Asian Students Association Sees Membership Surge
Issue   |   Wed, 12/09/2015 - 02:40
Photo courtesy of Kyra Gardner '18
Students gathered for the last meeting of the semester of the Asian Students Association on Tuesday, Dec. 8 in the Multicultural Resource Center. The group was revived to provide a space for discussions about Asian identity.

A newly reestablished group, the Asian Students Association, has seen a surge in membership in the weeks following November’s Frost sit-in. This fall a group of students has revitalized the organization, which they say aims to foster solidarity among Asian students of different national backgrounds.

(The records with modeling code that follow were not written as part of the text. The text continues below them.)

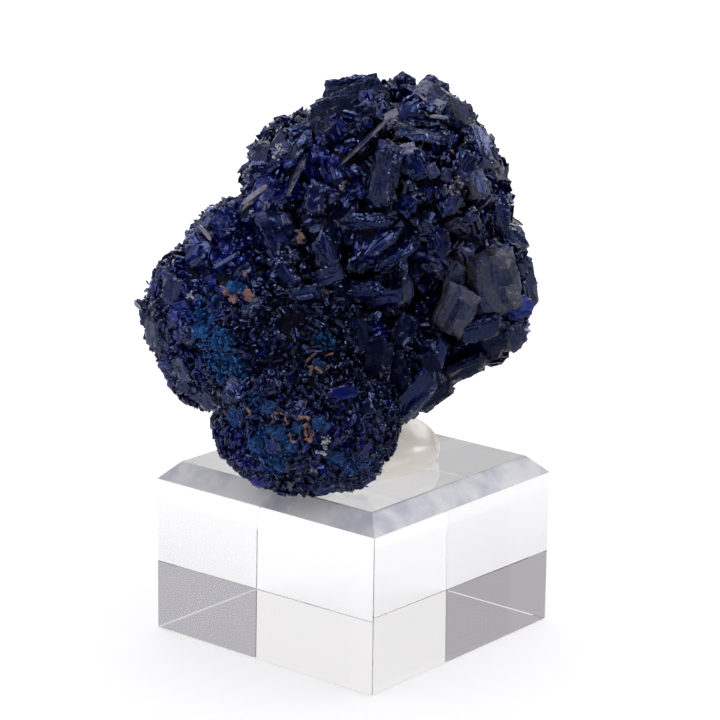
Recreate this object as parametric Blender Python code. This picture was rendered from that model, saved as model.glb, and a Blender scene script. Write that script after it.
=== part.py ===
"""An azurite specimen: a cluster of intergrown tabular crystals, bedded on a dome of clear glue
that holds it to a chamfered acrylic block.

Run with: blender --background --python part.py
Units are metres, +Z is up, and the origin is the middle of the block's underside.
"""

import math
import random

import bmesh
import bpy
from mathutils import Matrix, Vector, noise

MM = 0.001

# ---- Driving dimensions -------------------------------------------------------------------
BLOCK_SIDE = 40 * MM
BLOCK_HEIGHT = 25 * MM
BLOCK_CHAMFER = 2.5 * MM

DOME_RADIUS = 12.4 * MM
DOME_HEIGHT = 7.6 * MM
DOME_PROFILE_STEPS = 7
DOME_TURN_STEPS = 36

TOUCH_GAP = 0.3 * MM  # between pieces that touch
MOUNT_GAP = 0.35 * MM  # the crystals keep this far from the block and the dome

# The cluster's show face looks across the block's front corner. Its own axes are right, back
# and up as seen from in front of that face, and this turn about Z sets them on the block.
SHOW_TURN = math.radians(39.4)

# ---- The cluster's lobes ------------------------------------------------------------------
# The crystals' tips reach these ellipsoids, and the solid core lies under them.
# name: (centre right, back, up), (radii right, back, up), depth of the core; all in millimetres
LOBES = {
    "crown": ((4.5, 2.0, 63.4), (17.2, 16.5, 16.4), 2.8),
    "temple": ((-7.0, 2.0, 64.6), (10.0, 11.5, 10.4), 2.4),
    "collar": ((-15.2, 0.0, 56.0), (9.2, 9.0, 7.4), 2.0),
    "shoulder": ((11.2, 3.0, 61.2), (11.0, 12.5, 14.0), 2.8),
    "body": ((0.0, 1.0, 45.0), (15.5, 14.0, 13.5), 2.4),
    "left": ((-17.6, -3.0, 46.8), (12.9, 11.5, 12.6), 1.6),
    "chin": ((-20.2, -4.0, 41.6), (7.8, 8.4, 8.8), 1.6),
    "foot": ((-6.7, -16.6, 35.0), (13.1, 9.6, 10.2), 1.2),
    "seat": ((-1.0, -5.0, 37.0), (9.2, 9.0, 8.5), 0.0),
    "shelf": ((17.0, 2.0, 50.0), (8.6, 11.0, 12.2), 2.4),
    "heel": ((9.2, 0.0, 41.6), (7.4, 8.8, 7.6), 2.0),
    "back": ((-3.0, 12.0, 54.0), (15.0, 12.0, 15.0), 2.8),
    "saddle": ((-7.0, -5.0, 53.0), (9.0, 8.5, 9.5), 2.0),
    "apron": ((-9.5, -9.0, 43.5), (13.5, 11.0, 11.5), 1.6),
    "waist": ((2.0, -8.0, 40.5), (9.0, 9.0, 9.5), 1.6),
    "toe": ((-0.6, -15.8, 33.0), (5.2, 8.0, 7.6), 1.6),
}
LOBE_SUBDIVISIONS = 2
SUNK = 0.88  # a site this deep inside another lobe carries no crystal

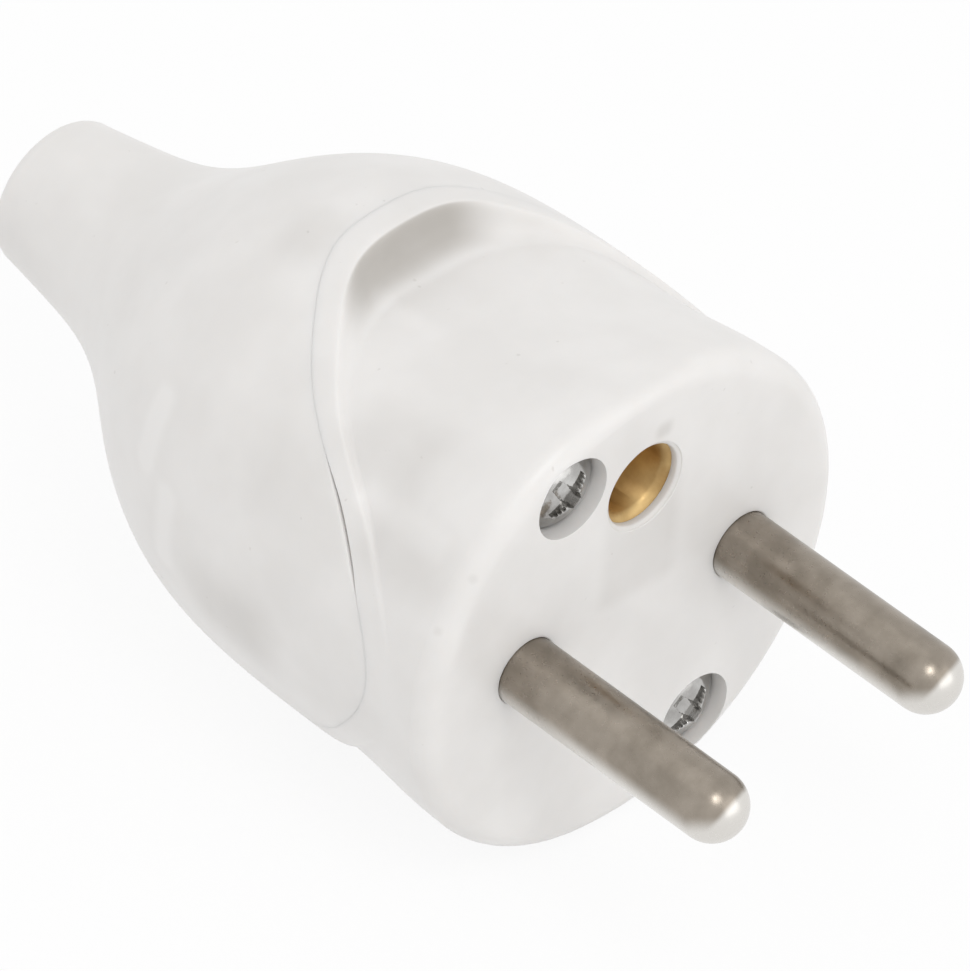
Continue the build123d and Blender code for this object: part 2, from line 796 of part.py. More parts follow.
# Lamp leads: from the board up and out to the back of each pin head
lamp_leads = {}
lead_pad = board_width / 2 - lead_radius - fit_gap
lead_x = -board_front_depth - lead_radius - lead_setback
lead_z = -pin_head_size / 2 + lead_seat_inset + lead_radius
lead_y = pin_y - lead_seat_inset
for name, side in (("live", -1), ("neutral", 1)):
    foot = (lead_x, side * lead_pad, board_top)
    rise = (lead_x, side * lead_pad, lead_z)
    turn = (lead_x, side * lead_y, lead_z)
    end = (-pin_head_end_depth, side * lead_y, lead_z)
    with BuildPart() as lead:
        with BuildLine() as route:
            FilletPolyline(
                foot, rise, turn, end, radius=lead_bend_share * abs(lead_x + pin_head_end_depth)
            )
        with BuildSketch(Plane(route.line @ 0, z_dir=route.line % 0)):
            Circle(lead_radius)
        sweep(path=route.line)
    lead.part.label = f"{name}_lamp_lead"
    lamp_leads[name] = lead.part

pieces = [
    rear_cover.part, front_base.part, *pins.values(), earth_sleeve.part, earth_ring.part,
    earth_strap.part, earth_block.part, *terminal_screws.values(), carrier.part,
    carrier_screw.part, *closing_screws.values(), clamp_bar.part, *clamp_screws.values(),
    lamp_board.part, led.part, resistor.part, diode.part, *lamp_leads.values(),
]
for piece in pieces:
    export_step(piece, f"parts/{piece.label}.step")
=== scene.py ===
import bmesh
import bpy
import numpy as np
from mathutils import Matrix, Vector
from mathutils.geometry import delaunay_2d_cdt


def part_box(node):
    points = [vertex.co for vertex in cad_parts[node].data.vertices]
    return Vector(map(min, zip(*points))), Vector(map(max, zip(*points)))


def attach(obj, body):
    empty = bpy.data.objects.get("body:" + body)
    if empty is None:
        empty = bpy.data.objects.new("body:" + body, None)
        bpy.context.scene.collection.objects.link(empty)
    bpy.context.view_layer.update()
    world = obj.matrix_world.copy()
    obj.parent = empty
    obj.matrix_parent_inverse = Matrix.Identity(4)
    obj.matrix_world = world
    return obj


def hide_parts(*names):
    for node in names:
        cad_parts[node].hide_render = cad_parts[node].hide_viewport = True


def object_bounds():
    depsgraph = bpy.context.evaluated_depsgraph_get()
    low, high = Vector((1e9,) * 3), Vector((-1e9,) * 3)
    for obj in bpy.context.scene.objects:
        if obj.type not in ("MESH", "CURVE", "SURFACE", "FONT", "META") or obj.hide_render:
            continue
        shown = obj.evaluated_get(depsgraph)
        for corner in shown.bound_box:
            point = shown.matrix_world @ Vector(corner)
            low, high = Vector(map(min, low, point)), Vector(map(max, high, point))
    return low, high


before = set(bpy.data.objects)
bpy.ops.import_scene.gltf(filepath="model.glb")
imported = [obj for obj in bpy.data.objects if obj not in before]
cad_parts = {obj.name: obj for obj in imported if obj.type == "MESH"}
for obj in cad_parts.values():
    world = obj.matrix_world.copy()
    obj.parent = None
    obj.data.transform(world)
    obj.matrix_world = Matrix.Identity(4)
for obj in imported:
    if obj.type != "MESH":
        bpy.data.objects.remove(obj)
cad_low, cad_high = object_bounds()

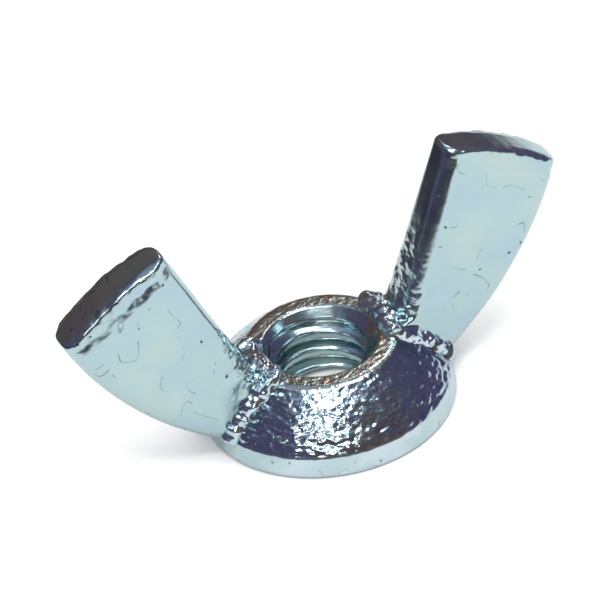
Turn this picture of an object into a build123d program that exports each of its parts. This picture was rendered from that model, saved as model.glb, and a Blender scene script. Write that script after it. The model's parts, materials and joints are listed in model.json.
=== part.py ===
# Forged wing nut, 1/4-20 UNC.
#
# The nut is a threaded boss with a flared base, and two wings that grow out of the boss.
# Each wing is a flat plate with well rounded long edges and a crowned tip face.
# Millimetres, +Z up along the thread, origin at the middle of the flat seat.
# The wings stand to either side along X, and their broad faces look along Y.

import os
from math import cos, radians, sin, tan

from build123d import *

# ---- Threaded hole ------------------------------------------------------------------------
THREAD_MINOR_RADIUS = 2.55
MOUTH_RADIUS = 3.35
SEAT_MOUTH_RADIUS = 2.95
COUNTERSINK_ANGLE = 45

# ---- Boss ---------------------------------------------------------------------------------
BOSS_HEIGHT = 4.3
BASE_RADIUS = 7.45
BASE_LIP_HEIGHT = 1.5
BASE_LIP_DRAFT = 0.2
BASE_EDGE_ROUND = 0.4
RING_RADIUS = 4.4
RING_EDGE_ROUND = 0.25
SHOULDER_CROWN = 0.15

# ---- Wings --------------------------------------------------------------------------------
WING_SPREAD = 31.2
NUT_HEIGHT = 14.6
TIP_FACE_WIDTH = 7.7
TIP_FACE_SLOPE = 28
TIP_CROWN = 0.5
OUTER_EDGE_BULGE = 1.2
WING_TIP_THICKNESS = 2.6
WING_ROOT_THICKNESS = 3.5
WING_EDGE_ROUND = 1.1
TIP_EDGE_ROUND = 0.3
ROOT_COVER = 0.35

os.makedirs("parts", exist_ok=True)


# ---- Boss ---------------------------------------------------------------------------------
# The half section is drawn in the XZ plane and turned about Z. Its side is a drafted lip at
# the base and a crowned shoulder up to the narrow flat ring that surrounds the mouth.
mouth_depth = (MOUTH_RADIUS - THREAD_MINOR_RADIUS) / tan(radians(COUNTERSINK_ANGLE))
seat_mouth_depth = (SEAT_MOUTH_RADIUS - THREAD_MINOR_RADIUS) / tan(radians(COUNTERSINK_ANGLE))

lip_top = (BASE_RADIUS - BASE_LIP_DRAFT, BASE_LIP_HEIGHT)
ring_edge = (RING_RADIUS, BOSS_HEIGHT)

with BuildPart() as boss:
    with BuildSketch(Plane.XZ):
        with BuildLine():
            Polyline(
                (THREAD_MINOR_RADIUS, seat_mouth_depth),
                (SEAT_MOUTH_RADIUS, 0),
                (BASE_RADIUS, 0),
                lip_top,
            )
            SagittaArc(lip_top, ring_edge, -SHOULDER_CROWN)
            Polyline(
                ring_edge,
                (MOUTH_RADIUS, BOSS_HEIGHT),
                (THREAD_MINOR_RADIUS, BOSS_HEIGHT - mouth_depth),
                (THREAD_MINOR_RADIUS, seat_mouth_depth),
            )
        make_face()
    revolve(axis=Axis.Z)
    seat_rims = boss.edges().filter_by(GeomType.CIRCLE).group_by(Axis.Z)[0]
    fillet(seat_rims.sort_by(lambda rim: rim.radius)[-1], BASE_EDGE_ROUND)
    top_rims = boss.edges().filter_by(GeomType.CIRCLE).group_by(Axis.Z)[-1]
    fillet(top_rims.sort_by(lambda rim: rim.radius)[-1], RING_EDGE_ROUND)

boss.part.label = "boss"
export_step(boss.part, "parts/boss.step")


# ---- Wings --------------------------------------------------------------------------------
# The profile of a wing in the XZ plane: a straight inner edge from the ring up to the tip,
# a crowned tip face that slopes outwards, and a bulging outer edge down to the base lip.
# Its root reaches a little way into the boss, but stays clear of the threaded hole.
# Seen from the side the wing is a wedge, thicker at the root, because a die needs draft.
tip_run = TIP_FACE_WIDTH * cos(radians(TIP_FACE_SLOPE))
tip_drop = TIP_FACE_WIDTH * sin(radians(TIP_FACE_SLOPE))
outer_tip = (WING_SPREAD / 2, NUT_HEIGHT - tip_drop)
inner_tip = (WING_SPREAD / 2 - tip_run, NUT_HEIGHT)
root_line = MOUTH_RADIUS + ROOT_COVER
base_root = (BASE_RADIUS - WING_EDGE_ROUND, BASE_EDGE_ROUND)

with BuildPart() as right_wing:
    with BuildSketch(Plane.XZ):
        with BuildLine():
            Line(ring_edge, inner_tip)
            SagittaArc(inner_tip, outer_tip, TIP_CROWN)
            SagittaArc(outer_tip, base_root, OUTER_EDGE_BULGE)
            Polyline(
                base_root,
                (root_line, BASE_LIP_HEIGHT),
                (root_line, BOSS_HEIGHT - RING_EDGE_ROUND),
                ring_edge,
            )
        make_face()
    extrude(amount=WING_ROOT_THICKNESS / 2, both=True)
    with BuildSketch(Plane.YZ):
        with BuildLine():
            Polyline(
                (-WING_ROOT_THICKNESS / 2, 0),
                (WING_ROOT_THICKNESS / 2, 0),
                (WING_TIP_THICKNESS / 2, NUT_HEIGHT),
                (-WING_TIP_THICKNESS / 2, NUT_HEIGHT),
                close=True,
            )
        make_face()
    extrude(amount=WING_SPREAD, mode=Mode.INTERSECT)
    long_edges = right_wing.edges().sort_by(SortBy.LENGTH)[-4:]
    fillet(long_edges, WING_EDGE_ROUND)
    tip_face = right_wing.faces().sort_by(Axis.Z)[-1]
    fillet(tip_face.edges(), TIP_EDGE_ROUND)
    add(boss.part, mode=Mode.SUBTRACT)

right_wing.part.label = "right_wing"
export_step(right_wing.part, "parts/right_wing.step")

with BuildPart() as left_wing:
    mirror(right_wing.part, about=Plane.YZ)

left_wing.part.label = "left_wing"
export_step(left_wing.part, "parts/left_wing.step")
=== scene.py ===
# %% [markdown]
# # A forged wing nut
# The real nut is one steel forging: a round threaded boss and two wings, cleaned, tapped and
# zinc plated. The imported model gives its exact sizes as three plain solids. This lesson keeps
# those sizes and gives each solid the skin that forging, tapping and plating leave behind.

# %% Load the fixed frame
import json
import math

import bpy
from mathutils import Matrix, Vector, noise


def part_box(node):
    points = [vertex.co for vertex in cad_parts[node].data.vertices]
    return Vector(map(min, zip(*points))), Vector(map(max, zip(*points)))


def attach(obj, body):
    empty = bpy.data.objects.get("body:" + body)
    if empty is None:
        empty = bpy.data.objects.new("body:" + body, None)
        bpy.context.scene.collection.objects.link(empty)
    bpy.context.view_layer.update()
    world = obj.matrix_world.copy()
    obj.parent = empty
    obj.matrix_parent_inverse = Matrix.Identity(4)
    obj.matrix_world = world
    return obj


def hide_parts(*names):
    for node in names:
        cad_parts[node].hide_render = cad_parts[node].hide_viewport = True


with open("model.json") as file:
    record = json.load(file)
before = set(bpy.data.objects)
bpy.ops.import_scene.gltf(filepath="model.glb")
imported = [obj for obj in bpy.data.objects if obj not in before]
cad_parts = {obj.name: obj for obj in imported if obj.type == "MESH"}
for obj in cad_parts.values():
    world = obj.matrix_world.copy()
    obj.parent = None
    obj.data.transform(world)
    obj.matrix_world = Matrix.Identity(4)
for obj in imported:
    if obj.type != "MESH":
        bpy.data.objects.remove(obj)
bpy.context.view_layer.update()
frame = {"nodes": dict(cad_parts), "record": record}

# %% [markdown]
# ## Units and small helpers
# The nut is only 31 mm wide, and Blender's tools have limits at that size: a remesh can't use
# a cell under a tenth of a millimetre. So each piece is shaped with one unit to the millimetre
# and shrunk into metres at the end. The helpers below read a box, pick the active object,
# apply a modifier, note the normals and finish a piece.

MILLIMETRE = 0.001


def only(piece):
    """Makes one piece the selected and active object."""
    bpy.ops.object.select_all(action="DESELECT")
    piece.select_set(True)
    bpy.context.view_layer.objects.active = piece


def apply_modifier(piece, kind, **settings):
    """Adds one modifier with these settings and applies it."""
    only(piece)
    modifier = piece.modifiers.new(kind.lower(), kind)
    for name, value in settings.items():
        setattr(modifier, name, value)
    bpy.ops.object.modifier_apply(modifier=modifier.name)


def outward_normals(piece):
    """The normals before any vertex moves, because each move makes Blender work them out again."""
    return [vertex.normal.copy() for vertex in piece.data.vertices]


def to_metres(piece):
    """Shrinks a piece that was shaped in millimetres, and smooths its shading."""
    piece.data.transform(Matrix.Scale(MILLIMETRE, 4))
    only(piece)
    bpy.ops.object.shade_smooth()
    print(piece.name, "faces:", len(piece.data.polygons))


# %% [markdown]
# ## Reading the sizes
# Nothing is measured twice. The boss's height and radius come from its box, and the hole's
# radius from the record's mount. The thread is 1/4-20: 20 turns to the inch.

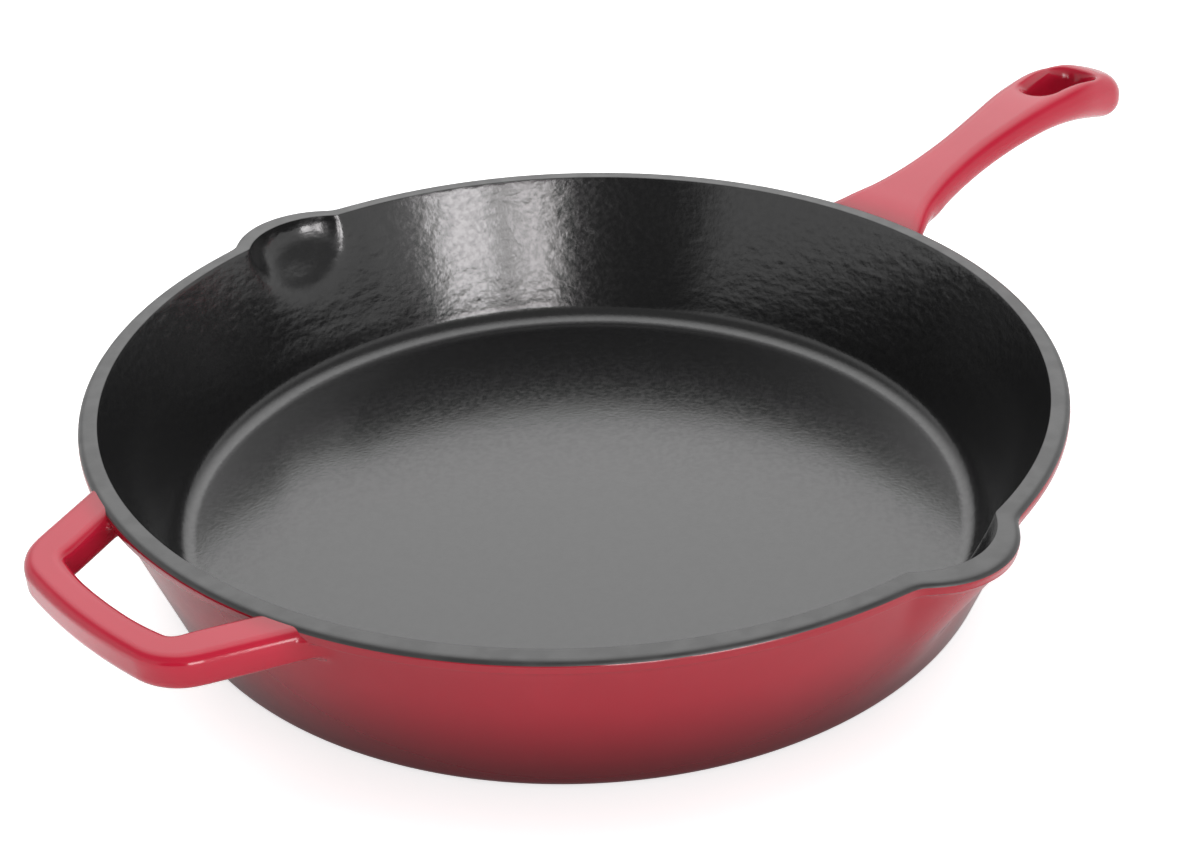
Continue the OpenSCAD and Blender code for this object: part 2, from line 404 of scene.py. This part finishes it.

A similar group had existed at the college until 2012, when it was disbanded due to a decline in interest. In the spring of 2014, Rachel Nghe ’16, now the organization’s president, and several other students consulted with Mariana Cruz, the director of the Multicultural Resource Center at the time, about restarting an organization for all Asian students.

“On the Amherst College campus, I want ASA to be a voice for students that people will actually listen to,” Nghe said.

Weekly in-depth planning began in 2015 as the group prepared to revive the organization. They registered the Asian Students Association with the Association of Amherst Students and first became active at the beginning of this semester. Since the organization was reintroduced to campus, American studies professor Franklin Odo has become its faculty adviser.

Student leaders said that although the group went through a long planning process, it did not have a concrete structure until after the Amherst Uprising movement and Frost sit-in.

“Amherst Uprising was a moment of realization for a lot of Asian people,” said Jenna Peng ’18, the association’s project manager for political engagement. She cited conversations focused on race and the involvement of Asian students in the movement as the reason behind the increase in membership. “It really brought a lot of people into realizing their Asian identity for the first time. And because of that, there was this enormous sense of community that came out of it.”

According to Peng, the association had a small turnout at the beginning of the semester. “We had a meeting the Saturday of Uprising, and so many new faces turned up,” Peng said. “The community has definitely grown.”

Nghe said the association has distinct goals from those of other Asian-affiliated groups, such as the Korean Students Association, Chinese Student Association and the International Students Association. According to Nghe, the Asian Students Association focuses more on the identity and portrayal of Asians and Asian-Americans politically, on campus and in the world.

“At the beginning, we wanted to shy away from being cultural and advertise ASA as being purely political,” Nghe said. “Now, after the whole Amherst Uprising, it kind of shifted, because now, all of the other groups are involved in ASA, in one way or another … But, at the same time, we also want to maintain that we’re political. We’re talking about the Asian experience.”

Members of the association are also trying to form a social foundation through community building and political engagement. Nghe described community building as encouraging underclassmen and other students to start thinking and articulating their thoughts about Asian identity, and political engagement as ensuring that Asian students are heard by the administration and other cultural affinity groups.

Students involved in the Asian Students Association have begun laying out plans for future projects. They intend to partner with an Asian student group at Mount Holyoke College, as well as others in the Five College consortium, to recreate a Five College pan-Asian organization, which existed years ago but fell apart as Asian student organizations slowly dissolved.

They also want to bring more Asian and Pacific American courses and more Asian-American faculty members, especially in the humanities, to Amherst College.

“Currently, we only have one full time faculty member and one visiting faculty member on a two year appointment teaching Asian American content — and this is a huge subject, including people of East Asian, South Asian, Southeast Asian and Pacific Islander heritage,” Kiko Aebi ’16, one of the students working on this project, said. “Right now I am working with a group of students to put pressure on the administration to fill this gap in our curriculum and also to hire more faculty of specifically Asian American heritage.”

Peng said that many Asian-American students come from STEM-focused backgrounds, and that having Asian-American faculty in the humanities was important as well to give students “role models in non-STEM fields.”

In planning to recreate an Asian student group on campus, Nghe drew inspiration from documents and plans from Amherst’s old Asian Students Association. She also drew ideas from similar organizations at other schools, including Cornell, which Cruz had recommended as a model for creating such a group. But Nghe said she was not able to rely too much on other schools as a source of inspiration, because Amherst was unlike most schools she had looked at in terms of its size and student body.

In the future, Nghe hopes that other students will sustain the Asian Students Association and keep it running.
“Because there isn’t going to be another Amherst Uprising to bring students together,” she said.